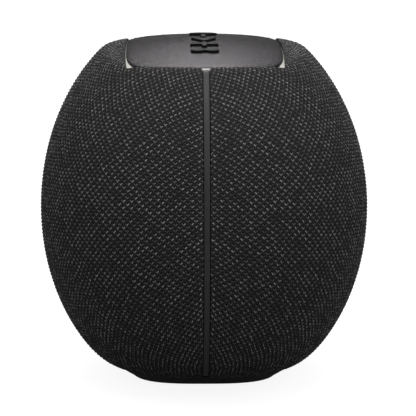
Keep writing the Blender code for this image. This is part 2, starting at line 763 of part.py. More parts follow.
def screw(tip, seat, head):
    """A pan-head screw along Z, with its head above seat and a square drive recess."""
    point = SCREW_RADIUS - SCREW_POINT
    drive = seat + head - SCREW_DRIVE_DEPTH
    profile = [(0, tip), (point, tip), (SCREW_RADIUS, tip + 3 * SCREW_POINT), (SCREW_RADIUS, seat)]
    profile += [(SCREW_HEAD, seat), (SCREW_HEAD - GAP, seat + head - 2 * GAP), (SCREW_CROWN, seat + head)]
    profile += [(SCREW_DRIVE, drive), (0, drive)]
    return turned(profile, SCREW_ROUND)


def foot_screw_places():
    return [(along * FOOT_SCREW_X, across * FOOT_SCREW_Y) for along, across in CORNERS]


def foot_screw_holes(side):
    drill = cylinder(SCREW_RADIUS + GAP, CENTRE_Z - SHELL_BOTTOM - WALL, FOOT_SHANK_TOP)
    return [standing(drill, x, y) for x, y in foot_screw_places() if y * side > 0]


def make_foot(plastic, rubber, steel):
    rim = [(FOOT_BOTTOM, FOOT_LIFT), (FOOT_TOP, FOOT_HEIGHT), (PAD, FOOT_HEIGHT)]
    rim.append((PAD, CENTRE_Z - SHELL_BOTTOM - GAP))
    rings = [[(x, y, height) for x, y in oval(size)] for size, height in rim]
    base = add_part("foot_base", loft(rings), plastic)
    cut(base, prism(oval(PAD, grow=GAP), -PAD_RECESS, PAD_RECESS))
    head_hole = cylinder(*FOOT_HEAD_HOLE)
    shank_hole = cylinder(SCREW_RADIUS + GAP, WALL, FOOT_SCREW_TIP)
    for x, y in foot_screw_places():
        cut(base, standing(head_hole, x, y))
        cut(base, standing(shank_hole, x, y))
    add_part("foot_pad", prism(oval(PAD), 0.0, PAD_THICKNESS), rubber)
    downward = screw(-FOOT_SCREW_TIP, -FOOT_SCREW_SEAT, FOOT_SCREW_HEAD)
    upward = moved(downward, Matrix.Rotation(math.pi, 4, "X"))
    for number, (x, y) in enumerate(foot_screw_places(), 1):
        add_part(f"foot_screw_{number}", standing(upward, x, y), steel)


# Drivers.


def scaled(profile):
    return [(radius * MM, depth * MM) for radius, depth in profile]


def half_roll(inner, outer, depth, outward):
    """Section of a half-round rubber roll between two lips, in millimetres."""
    middle = (inner + outer) / 2
    radius = (outer - inner) / 2 - ROLL_LIP
    turn = [math.pi * step / ROLL_STEPS for step in range(ROLL_STEPS + 1)]
    arches = []
    for size, base in ((radius + ROLL_THICKNESS / 2, ROLL_THICKNESS), (radius - ROLL_THICKNESS / 2, 0.0)):
        arch = [(middle - size * math.cos(a), depth + outward * (base + radius * math.sin(a))) for a in turn]
        arches.append(arch)
    crest = depth + outward * ROLL_THICKNESS
    return [(inner, crest), *arches[0], (outer, crest), (outer, depth), *reversed(arches[1]), (inner, depth)]


def add_turned(name, profile, look, segments=ROUND, x=0.0, origin=(0, 0, 0)):
    add_part(name, along_y(turned(scaled(profile), segments), x), look, origin)


def make_woofer(steel, ferrite, paper, rubber, copper):
    origin = (0, WOOFER_ORIGIN_Y, CENTRE_Z)
    add_turned("woofer_basket", BASKET, steel)
    add_turned("woofer_magnet", MAGNET, ferrite)
    add_turned("woofer_surround", half_roll(**WOOFER_ROLL), rubber)
    add_turned("woofer_spider", SPIDER, paper)
    add_turned("woofer_cone", CONE, paper, origin=origin)
    add_turned("woofer_dust_cap", DUST_CAP, rubber, origin=origin)
    add_turned("woofer_voice_coil", VOICE_COIL, copper, origin=origin)


def make_tweeters(plastic, silk):
    for x, where in ((-TWEETER_X, "left"), (TWEETER_X, "right")):
        origin = (x, TWEETER_ORIGIN_Y, CENTRE_Z)
        add_turned(f"tweeter_body_{where}", TWEETER_BODY, plastic, MEDIUM_ROUND, x)
        add_turned(f"tweeter_dome_{where}", TWEETER_DOME, silk, MEDIUM_ROUND, x, origin)


def make_radiator(plastic, rubber, paper):
    add_turned("radiator_frame", RADIATOR_FRAME, plastic)
    add_turned("radiator_surround", half_roll(**RADIATOR_ROLL), rubber)
    add_turned("radiator_plate", RADIATOR_PLATE, paper, origin=(0, RADIATOR_ORIGIN_Y, CENTRE_Z))


# Battery, boards and leads.


def make_battery(plastic, wrap):
    cradle = add_part("battery_cradle", lifted(block(CRADLE_X, CRADLE_Y, *CRADLE_RISES)), plastic)
    can = turned(scaled(CELL), MEDIUM_ROUND)
    room = cylinder(CELL_RADIUS + GAP, -CRADLE_X - WALL, CRADLE_X + WALL, MEDIUM_ROUND)
    for number, y in enumerate((-CELL_Y, CELL_Y), 1):
        across = Matrix.Translation((0, y, CENTRE_Z + CELL_RISE)) @ Matrix.Rotation(math.pi / 2, 4, "Y")
        add_part(f"battery_cell_{number}", moved(can, across), wrap)
        cut(cradle, moved(room, across))


def make_main_board(green, alloy):
    board = add_part("main_board", along_y(block(BOARD_X, BOARD_Z, *BOARD_DEPTHS)), green)
    places = [(along * BOARD_POST_X, up * BOARD_POST_Z) for along, up in CORNERS]
    drill = cylinder(BOARD_HOLE, BOARD_DEPTHS[0] - WALL, BOARD_DEPTHS[1] + WALL)
    post = cylinder(BOARD_POST_RADIUS, BOARD_POST_DEPTH, BAFFLE - BOSS_SHORT)
    cut(board, *(along_y(drill, x, rise) for x, rise in places))
    join(bpy.data.objects["rear_shell"], *(along_y(post, x, rise) for x, rise in places))
    base, web, tip = SINK_DEPTHS
    fins = [(-SINK_HALF_X, base)]
    for step in range(FIN_COUNT):
        left = step * FIN_PITCH - SINK_HALF_X
        fins += [(left, tip), (left + FIN_THICKNESS, tip)]
        if step < FIN_COUNT - 1:
            fins += [(left + FIN_THICKNESS, web), (left + FIN_PITCH, web)]
    fins.append((SINK_HALF_X, base))
    add_part("heat_sink", lifted(prism(fins, -SINK_HALF_Z, SINK_HALF_Z)), alloy)


def socket_placed(solid):
    """Moves a solid made about Z so that +Z points straight out of the body at the socket."""
    place = Matrix.Translation((0, SOCKET_DEPTH_Y, CENTRE_Z + SOCKET_RISE))
    return moved(solid, place @ Matrix.Rotation(-math.pi / 2 + SOCKET_TILT, 4, "X"))


def socket_outline(half_x, half_y):
    """A rectangle with round ends."""
    outline = []
    for side in (1, -1):
        for step in range(SOCKET_STEPS + 1):
            angle = -math.pi / 2 + math.pi * step / SOCKET_STEPS
            x = side * (half_x - half_y + half_y * math.cos(angle))
            outline.append((x, side * half_y * math.sin(angle)))
    return outline


def socket_block(half, low, high):
    return socket_placed(prism(socket_outline(*half), low, high))


def socket_hole(depth):
    """The plate's way through the body's layers, from this depth outwards."""
    grown = [half + GAP for half in SOCKET_PLATE]
    return socket_block(grown, depth, SOCKET_THROUGH)


def make_socket(plastic, steel, green):
    outside = SOCKET_THROUGH
    plate = add_part("socket_plate", socket_block(SOCKET_PLATE, *SOCKET_PLATE_RISES), plastic)
    cut(plate, socket_block(SOCKET_WINDOW, -outside, outside))
    shell = add_part("charge_socket", socket_block(SOCKET_SHELL, SOCKET_BACK, 0.0), steel)
    cut(shell, socket_block(SOCKET_HOLLOW, SOCKET_FLOOR, outside))
    join(shell, socket_placed(block(*SOCKET_TONGUE, *SOCKET_TONGUE_RISES)))
    add_part("socket_board", socket_placed(block(*SOCKET_BOARD, *SOCKET_BOARD_RISES)), green)


def in_body(route):
    """Route points given in millimetres from the body's centre."""
    return [(x * MM, y * MM, CENTRE_Z + z * MM) for x, y, z in route]


def make_leads(red, black):
    add_lead("woofer_lead", in_body(WOOFER_ROUTE), LEAD, red)
    for side, where in ((-1, "left"), (1, "right")):
        route = [(side * x, y, z) for x, y, z in TWEETER_ROUTE]
        add_lead(f"tweeter_lead_{where}", in_body(route), THIN_LEAD, black)
    add_lead("battery_lead", in_body(BATTERY_ROUTE), THICK_LEAD, red)
    add_lead("key_lead", in_body(KEY_ROUTE), LEAD, black)
    add_lead("socket_lead", in_body(SOCKET_ROUTE), LEAD, black)


def main():
    for old in list(bpy.data.objects):
        bpy.data.objects.remove(old)
    knit = material("knit_fabric", (0.035, 0.035, 0.036), 0.9)
    frame = material("frame_plastic", (0.02, 0.02, 0.02), 0.6)
    strip = material("strip_plastic", (0.05, 0.05, 0.05), 0.5)
    metal = material("panel_metal", (0.09, 0.088, 0.092), 0.4, 0.8)
    pale = material("trim_plastic", (0.4, 0.37, 0.33), 0.5)
    rubber = material("black_rubber", (0.012, 0.012, 0.012), 0.7)
    paper = material("cone_paper", (0.03, 0.03, 0.03), 0.8)
    steel = material("zinc_steel", (0.45, 0.45, 0.46), 0.35, 1.0)
    ferrite = material("ferrite", (0.05, 0.05, 0.055), 0.5, 0.3)
    copper = material("coil_copper", (0.6, 0.28, 0.14), 0.4, 1.0)
    green = material("board_green", (0.02, 0.11, 0.05), 0.5)
    alloy = material("fin_alloy", (0.6, 0.6, 0.62), 0.4, 1.0)
    wrap = material("cell_wrap", (0.03, 0.1, 0.32), 0.45)
    red = material("lead_red", (0.45, 0.03, 0.02), 0.5)
    make_covers(knit, frame)
    make_strips(strip)
    make_panel(metal, pale)
    make_keys(rubber, green)
    make_enclosure(frame, rubber, steel)
    make_foot(frame, rubber, steel)
    make_woofer(steel, ferrite, paper, rubber, copper)
    make_tweeters(frame, paper)
    make_radiator(frame, rubber, paper)
    make_battery(frame, wrap)
    make_main_board(green, alloy)
    make_socket(frame, steel, green)
    make_leads(red, rubber)


main()
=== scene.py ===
"""Looks of a knit-covered portable speaker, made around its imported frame. Metres, +Z up, front at -Y."""

import math

import bpy
import numpy as np
from mathutils import Matrix, Vector


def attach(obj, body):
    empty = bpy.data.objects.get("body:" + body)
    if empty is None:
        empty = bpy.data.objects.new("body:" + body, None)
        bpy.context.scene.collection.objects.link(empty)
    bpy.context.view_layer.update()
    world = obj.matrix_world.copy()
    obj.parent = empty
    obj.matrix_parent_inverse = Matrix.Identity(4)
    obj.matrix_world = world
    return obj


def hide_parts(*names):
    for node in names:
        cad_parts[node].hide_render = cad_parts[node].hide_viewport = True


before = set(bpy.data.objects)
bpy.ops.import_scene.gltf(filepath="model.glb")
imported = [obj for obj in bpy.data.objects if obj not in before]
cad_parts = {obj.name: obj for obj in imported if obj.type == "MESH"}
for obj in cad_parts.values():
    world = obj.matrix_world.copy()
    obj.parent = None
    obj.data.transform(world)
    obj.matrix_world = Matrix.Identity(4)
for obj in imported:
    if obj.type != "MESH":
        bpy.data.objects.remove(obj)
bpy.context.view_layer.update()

MM = 0.001
GAP = 0.3 * MM

# The body's form, as the covers have it.
CENTRE_Z = 77.5 * MM
HALF_X = 105.5 * MM
HALF_Y = 74.7 * MM
HALF_Z = 90.3 * MM
ROUND_YZ = 2.02
ROUND_X = 2.2
ROUND_X_GAIN = 0.35
CROWN = 75.7 * MM
CROWN_BEND_X = 0.85
CROWN_BEND_Y = 1.9
UNDERSIDE = 76.2 * MM
UNDERSIDE_BEND_X = 1.8
UNDERSIDE_BEND_Y = 0.3
SHOULDER_SHARPNESS = 150.0
HEM_SHARPNESS = 20.0
LEVEL_BAND = 0.05
SEAM_HALF = 1.8 * MM

# The panel's opening, and what lies in it.
OPENING = {"length": 70.0 * MM, "width": 36.0 * MM, "end_sag": 13.5 * MM, "side_sag": 1.2 * MM}
OPENING_CORNER = 140.0
PANEL_CORNER = 10.0
PANEL_MARGIN = 0.5 * MM
PANEL_THICKNESS = 1.4 * MM
PANEL_BEND_Y = 2.2
PANEL_EDGE = ((0.55 * MM, 0.0), (0.22 * MM, 0.06 * MM), (0.06 * MM, 0.2 * MM), (0.0, 0.45 * MM))
PANEL_TOP_SHARES = (0.02, 0.2, 0.4, 0.6, 0.8, 0.93)
PANEL_CUT = (CENTRE_Z + 60 * MM, CENTRE_Z + 80 * MM)
RIM_DEPTH = 0.75 * MM
TAB_HALF = 3.4 * MM
TAB_REACH = 2.2 * MM
TAB_DROP = 0.4 * MM
TAB_BEVEL = 0.3 * MM
TAB_ROOT = 2.4 * MM

# Keys.
KEYS = ("power_key", "volume_down_key", "play_key", "volume_up_key", "pairing_key")
KEY_PITCH = 17.5 * MM
KEY_PROUD = 1.0 * MM
KEY_REACH = 6.4 * MM
KEY_FOOT = 7.6 * MM
KEY_FOOT_RISE = 71.4 * MM
KEY_LINE = 2.1 * MM

# Seam strip, foot and socket.
STRIP_HALF = 1.5 * MM
STRIP_OUTSIDE = 0.5 * MM
STRIP_INSIDE = 3.0 * MM
FOOT_TOP = {"length": 41.5 * MM, "width": 39.2 * MM}
FOOT_BOTTOM = {"length": 36.5 * MM, "width": 33.6 * MM}
PAD = {"length": 31.0 * MM, "width": 26.8 * MM}
FOOT_LIFT = 0.5 * MM
FOOT_HEIGHT = 5.2 * MM
FOOT_NECK = CENTRE_Z - 64.0 * MM - GAP
SOCKET_HALF = (11.0 * MM, 5.5 * MM)
SOCKET_PLACE = Vector((0, 54.6 * MM, CENTRE_Z - 62.0 * MM))
SOCKET_TURN = math.radians(-128.0)

# Knit: rows of V-shaped stitches, each row shifted by half a stitch, drawn tight over the form.
STITCH_WIDTH = 3.72 * MM
ROW_HEIGHT = 1.65 * MM
ROW_TILT = 0.12
WALE_SPREAD = 30.0
LEG_FOOT = (0.0, -0.48 * MM)
LEG_TIP = (0.60 * MM, 0.40 * MM)
LEG_HALF = 0.40 * MM
HOLE_PLACE = (0.0, 0.50 * MM)
HOLE_HALF = (0.42 * MM, 0.40 * MM)
LEG_HEIGHT = 0.34 * MM
RIB_HEIGHT = 0.34 * MM
HOLE_DEPTH = 0.40 * MM
KNIT_INSET = 0.15 * MM
EDGE_RISE = 3.0 * MM
HEM_TURN = ((0.2 * MM, 0.25 * MM), (0.2 * MM, 0.9 * MM), (0.0, 2.2 * MM))
CORNER_ROUND = 2.6 * MM
EDGE_ROUNDS = 8
STITCH_QUADS = 6
ROW_QUADS = 3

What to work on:
Report only how many lines in the listing contain the string "data".

Solution to this exercise:
9